There is a look I've developed over time, perhaps involuntarily. It is the "I am not impressed with your bullshit, and I may hurt you" look. The troublesome know this look extremely well as they see it from law enforcement all the time. My cop friends and I talk about that look. The troublesome move on to greener pastures, where they can find a nice guy. Every veteran retailer has perfected the look. The look is some fantastic shorthand.
I'm not a mean person, but nice guy is long gone (ask my wife). I haven't lost my compassion for these people, even when they threaten to cause harm to my business or threaten me, but I strive more to be fair than the good Samaritan, administering aid. I strive to be more wrathful bodhisattva than angry demon. The pitfalls of striving towards wrathful bodhisattva is arrogance and anger, with arrogance being my likely downfall. My NPC role in this situation is that of shepherd and these are wolves.

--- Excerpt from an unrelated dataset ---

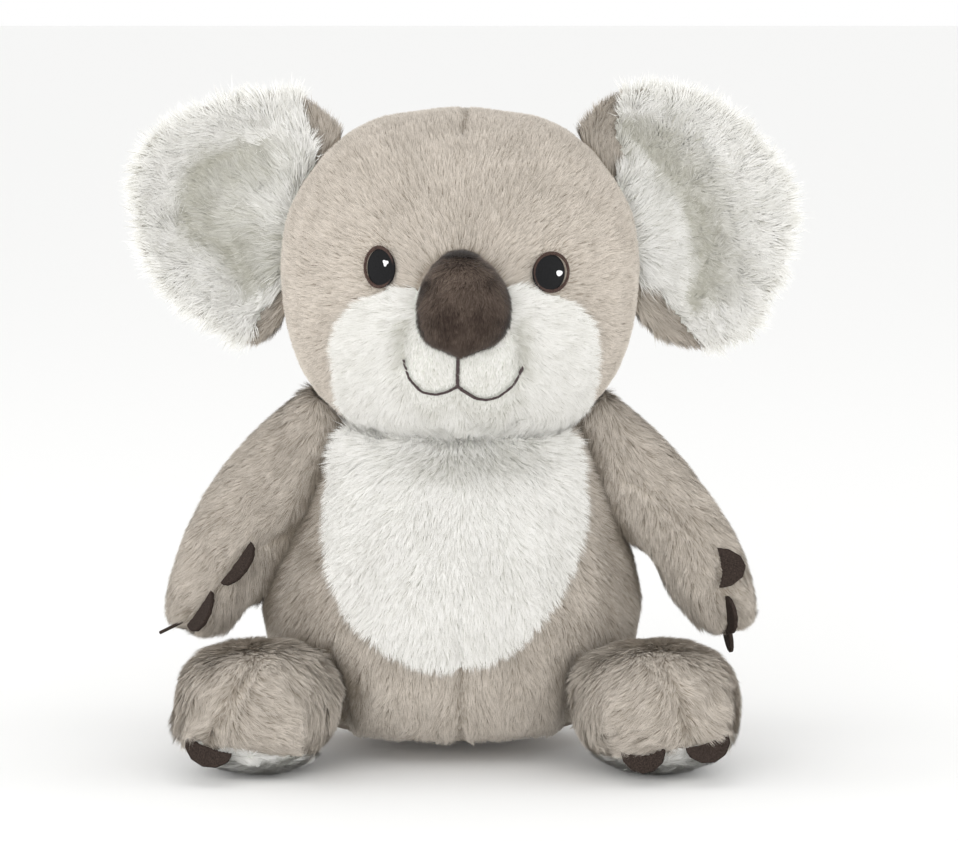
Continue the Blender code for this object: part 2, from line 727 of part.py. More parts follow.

Like Jules grappling with being the shepherd in Pulp Fiction, the key is not to be the tyranny of evil men.
Fair, not nice, is what my customers and their parents expect of me. It's what my shareholders expect of me. The universe has decided it best you go back to the home, the treatment center, or the hole you crawled out of and reconsider your poor choices. You are a danger to the sheep (or are you the sheep?).
I strive to offer a fair value at a fair price. I don't do favors. I try not to make exceptions that cause trouble for my employees, although I'll bend over backwards to fix a wrong. I'm fair every day, where nice is far harder when it comes to consistency. Fair also includes firing customers, in rare occasions. It includes letting employees go before they do further harm to the business. It includes burning with fire when a product or product line is no longer working. Fair means doing these harsh actions as soon as possible, and not waiting longer than necessary. Fair means we give thousands of dollars of games to charities each year, but have to say no to the many people who would like us to support their cause.
Fair will put my son through college, pay my mortgage, and keep everyone safe.